» **YOUR OBJECTIVE**: Output the data exactly, with every line intact.

** start of SUPPLIED MATERIAL **

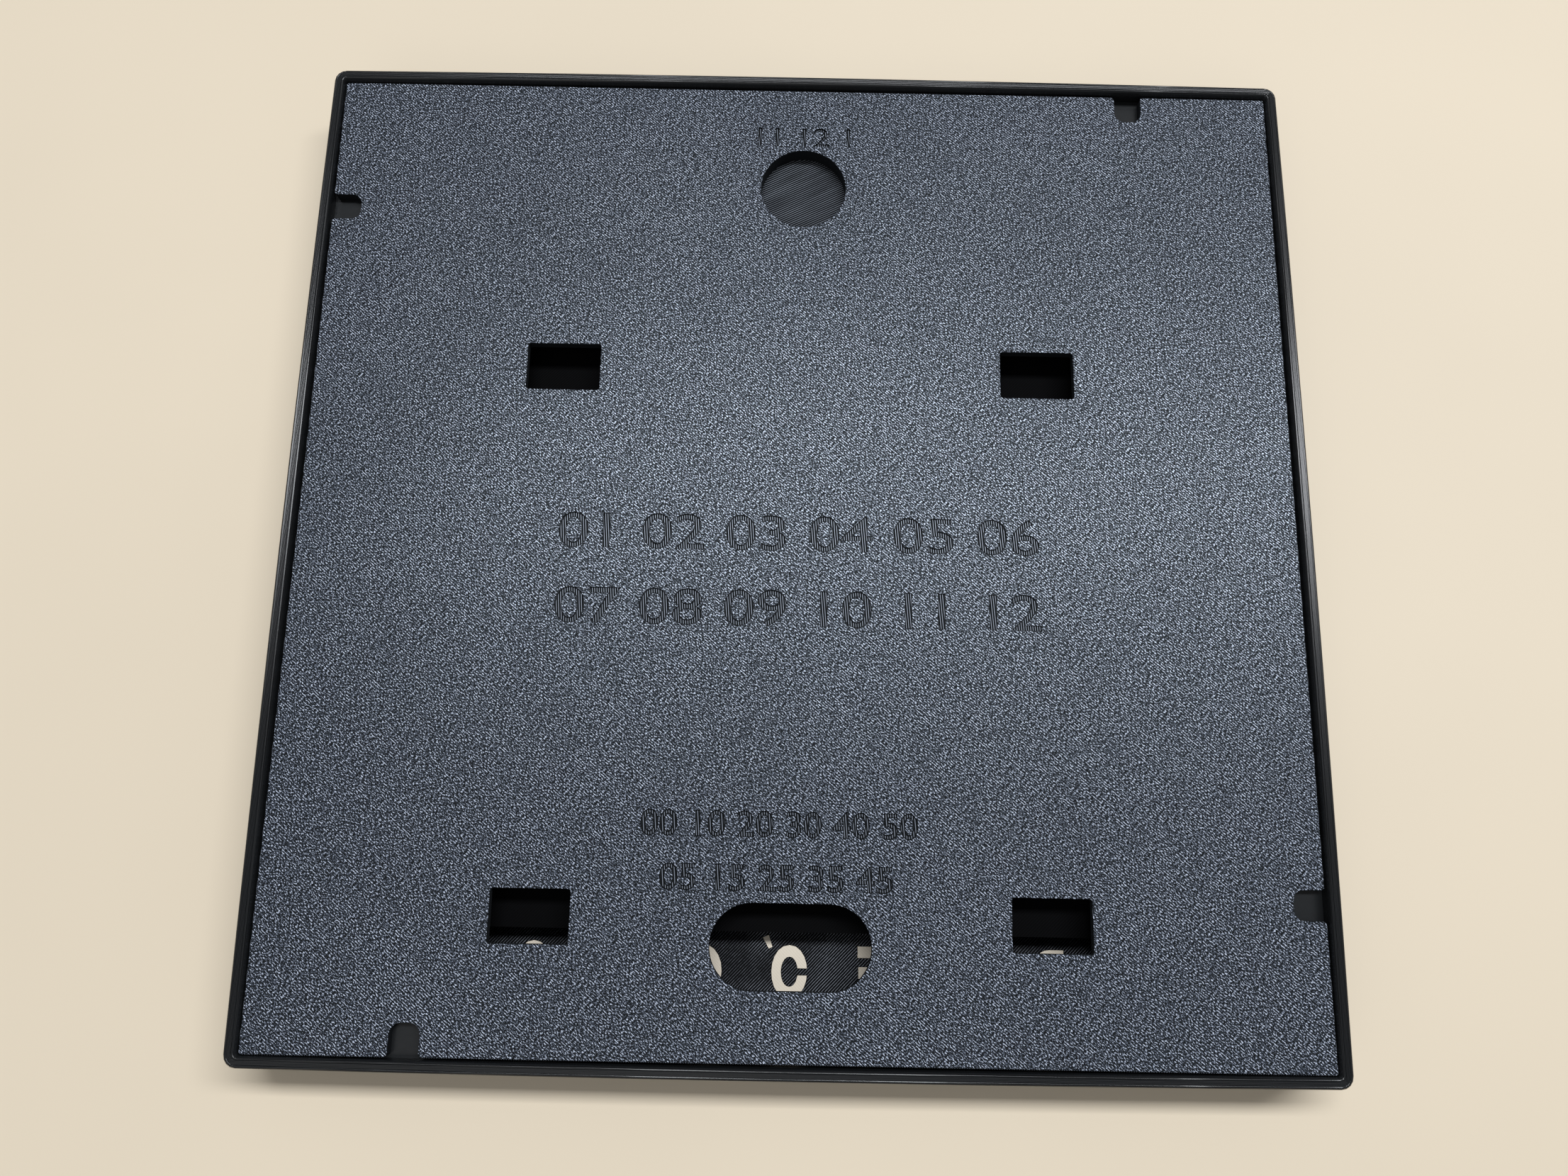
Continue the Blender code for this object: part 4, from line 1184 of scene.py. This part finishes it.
def makeScrews(look):
    finish = speckled("screwSteel", look["steel"], 0.32, 1.0, 0.0006)
    for number in range(1, 5):
        nodeName = f"carrier_screw_{number}"
        low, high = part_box(nodeName)
        middle = (low + high) / 2
        screw = copyNode(nodeName, f"carrierScrew{number}")
        cutSlots(screw, middle, high.z, look)
        cutThread(screw, middle, low.z, carrierHigh.z, look)
        paint(screw, finish)
        roundShading(screw, look["smooth"])
        handOver(screw, "case", "screw_steel", nodeName)


partFinishes = boardFinishes(boardLook)
makeBoard(boardLook, partFinishes)
makeRadio(boardLook, partFinishes)
makeSocket(socketLook, partFinishes)
makeSwitch(switchLook, partFinishes)
makeScrews(screwLook)
print("controller and screws done")


# Floor, light and camera

stageLook = {
    "floor": (0.71, 0.61, 0.465),
    "deeper": 0.95,
    "cloud": 0.15,
    "floorSize": 4.0,
    "floorZ": -0.0001,
    "roughness": 0.6,
    "world": (0.93, 0.96, 1.0),
    "worldStrength": 0.25,
}
lampLook = {  # place, size, power and colour of each soft lamp
    "north": ((0.62, 0.79, 2.3), (2.5, 0.36), 68.0, (0.93, 0.96, 1.0)),
    "fill": ((-0.5, -0.9, 1.4), (1.2, 1.2), 4.0, (1.0, 0.98, 0.95)),
}
cameraLook = {
    "place": (-0.00244481, -0.06373159, 0.24676288),
    "turn": (12.763487, -0.240406, 1.095786),
    "lens": 27.6701,
    "sensor": 36.0,
    "nearest": 0.01,
}


def makeStage(look):
    bpy.ops.object.select_all(action="DESELECT")
    bpy.ops.mesh.primitive_plane_add(size=look["floorSize"], location=(0, 0, look["floorZ"]))
    floor = bpy.context.object
    floor.name = "floor"
    made, tree, shader = newFinish("paleFloor", Roughness=look["roughness"])
    pale = look["floor"]
    deeper = tuple(channel * look["deeper"] for channel in pale)
    wire(tree, ramp(tree, noise(tree, look["cloud"], 3.0), (0.3, deeper), (0.7, pale)), shader, "Base Color")
    paint(floor, made)
    world = bpy.data.worlds.new("softStudio")
    world.use_nodes = True
    sky = world.node_tree.nodes["Background"]
    sky.inputs["Color"].default_value = (*look["world"], 1.0)
    sky.inputs["Strength"].default_value = look["worldStrength"]
    bpy.context.scene.world = world


def makeLamps(look):
    for name, (place, size, power, colour) in look.items():
        data = bpy.data.lights.new(name, "AREA")
        data.shape = "RECTANGLE"
        data.size, data.size_y = size
        data.energy = power
        data.color = colour
        lamp = bpy.data.objects.new(name, data)
        lamp.location = place
        aim = Vector((place[0], 0, 0)) - Vector(place)
        lamp.rotation_euler = aim.to_track_quat("-Z", "Y").to_euler()
        bpy.context.scene.collection.objects.link(lamp)


def makeCamera(look):
    data = bpy.data.cameras.new("camera")
    data.sensor_width = look["sensor"]
    data.lens = look["lens"]
    data.clip_start = look["nearest"]
    camera = bpy.data.objects.new("camera", data)
    camera.location = look["place"]
    camera.rotation_euler = [math.radians(angle) for angle in look["turn"]]
    bpy.context.scene.collection.objects.link(camera)
    bpy.context.scene.camera = camera


makeStage(stageLook)
makeLamps(lampLook)
makeCamera(cameraLook)
bpy.context.scene.view_settings.view_transform = "Standard"
print("stage done")
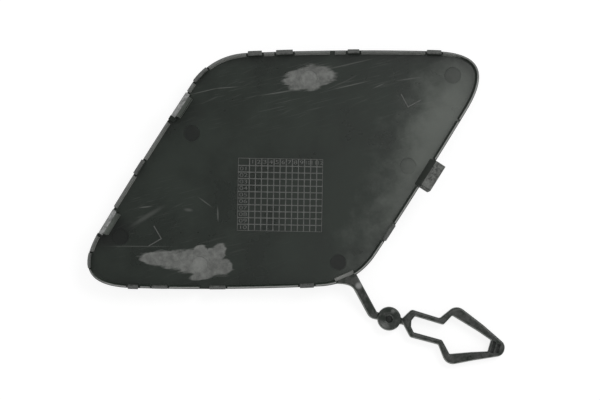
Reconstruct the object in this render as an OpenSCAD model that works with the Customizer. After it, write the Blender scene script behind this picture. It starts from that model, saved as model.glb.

** end of SUPPLIED MATERIAL **

» **FINAL RESULT**:
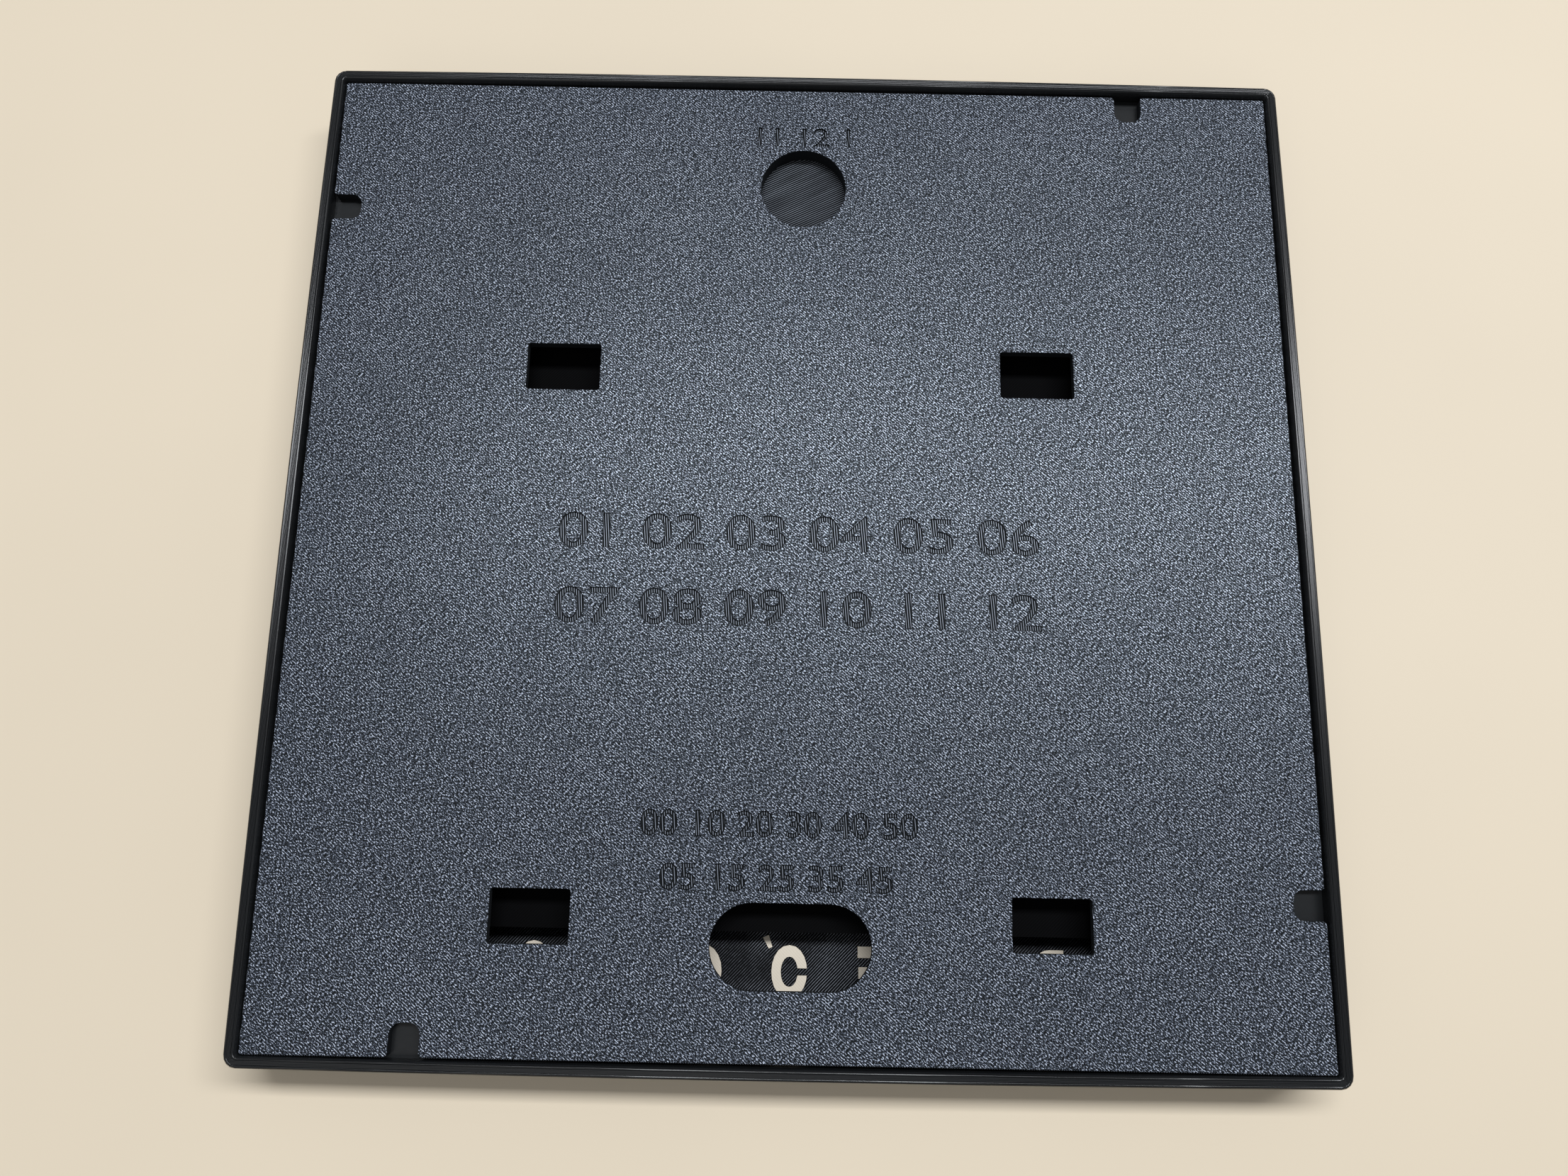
Continue the Blender code for this object: part 4, from line 1184 of scene.py. This part finishes it.
def makeScrews(look):
    finish = speckled("screwSteel", look["steel"], 0.32, 1.0, 0.0006)
    for number in range(1, 5):
        nodeName = f"carrier_screw_{number}"
        low, high = part_box(nodeName)
        middle = (low + high) / 2
        screw = copyNode(nodeName, f"carrierScrew{number}")
        cutSlots(screw, middle, high.z, look)
        cutThread(screw, middle, low.z, carrierHigh.z, look)
        paint(screw, finish)
        roundShading(screw, look["smooth"])
        handOver(screw, "case", "screw_steel", nodeName)


partFinishes = boardFinishes(boardLook)
makeBoard(boardLook, partFinishes)
makeRadio(boardLook, partFinishes)
makeSocket(socketLook, partFinishes)
makeSwitch(switchLook, partFinishes)
makeScrews(screwLook)
print("controller and screws done")


# Floor, light and camera

stageLook = {
    "floor": (0.71, 0.61, 0.465),
    "deeper": 0.95,
    "cloud": 0.15,
    "floorSize": 4.0,
    "floorZ": -0.0001,
    "roughness": 0.6,
    "world": (0.93, 0.96, 1.0),
    "worldStrength": 0.25,
}
lampLook = {  # place, size, power and colour of each soft lamp
    "north": ((0.62, 0.79, 2.3), (2.5, 0.36), 68.0, (0.93, 0.96, 1.0)),
    "fill": ((-0.5, -0.9, 1.4), (1.2, 1.2), 4.0, (1.0, 0.98, 0.95)),
}
cameraLook = {
    "place": (-0.00244481, -0.06373159, 0.24676288),
    "turn": (12.763487, -0.240406, 1.095786),
    "lens": 27.6701,
    "sensor": 36.0,
    "nearest": 0.01,
}


def makeStage(look):
    bpy.ops.object.select_all(action="DESELECT")
    bpy.ops.mesh.primitive_plane_add(size=look["floorSize"], location=(0, 0, look["floorZ"]))
    floor = bpy.context.object
    floor.name = "floor"
    made, tree, shader = newFinish("paleFloor", Roughness=look["roughness"])
    pale = look["floor"]
    deeper = tuple(channel * look["deeper"] for channel in pale)
    wire(tree, ramp(tree, noise(tree, look["cloud"], 3.0), (0.3, deeper), (0.7, pale)), shader, "Base Color")
    paint(floor, made)
    world = bpy.data.worlds.new("softStudio")
    world.use_nodes = True
    sky = world.node_tree.nodes["Background"]
    sky.inputs["Color"].default_value = (*look["world"], 1.0)
    sky.inputs["Strength"].default_value = look["worldStrength"]
    bpy.context.scene.world = world


def makeLamps(look):
    for name, (place, size, power, colour) in look.items():
        data = bpy.data.lights.new(name, "AREA")
        data.shape = "RECTANGLE"
        data.size, data.size_y = size
        data.energy = power
        data.color = colour
        lamp = bpy.data.objects.new(name, data)
        lamp.location = place
        aim = Vector((place[0], 0, 0)) - Vector(place)
        lamp.rotation_euler = aim.to_track_quat("-Z", "Y").to_euler()
        bpy.context.scene.collection.objects.link(lamp)


def makeCamera(look):
    data = bpy.data.cameras.new("camera")
    data.sensor_width = look["sensor"]
    data.lens = look["lens"]
    data.clip_start = look["nearest"]
    camera = bpy.data.objects.new("camera", data)
    camera.location = look["place"]
    camera.rotation_euler = [math.radians(angle) for angle in look["turn"]]
    bpy.context.scene.collection.objects.link(camera)
    bpy.context.scene.camera = camera


makeStage(stageLook)
makeLamps(lampLook)
makeCamera(cameraLook)
bpy.context.scene.view_settings.view_transform = "Standard"
print("stage done")
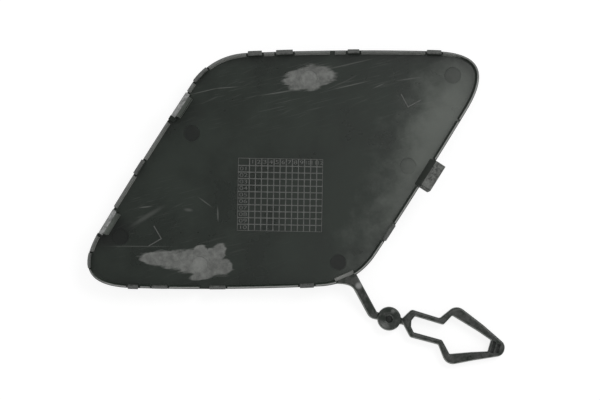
Reconstruct the object in this render as an OpenSCAD model that works with the Customizer. After it, write the Blender scene script behind this picture. It starts from that model, saved as model.glb.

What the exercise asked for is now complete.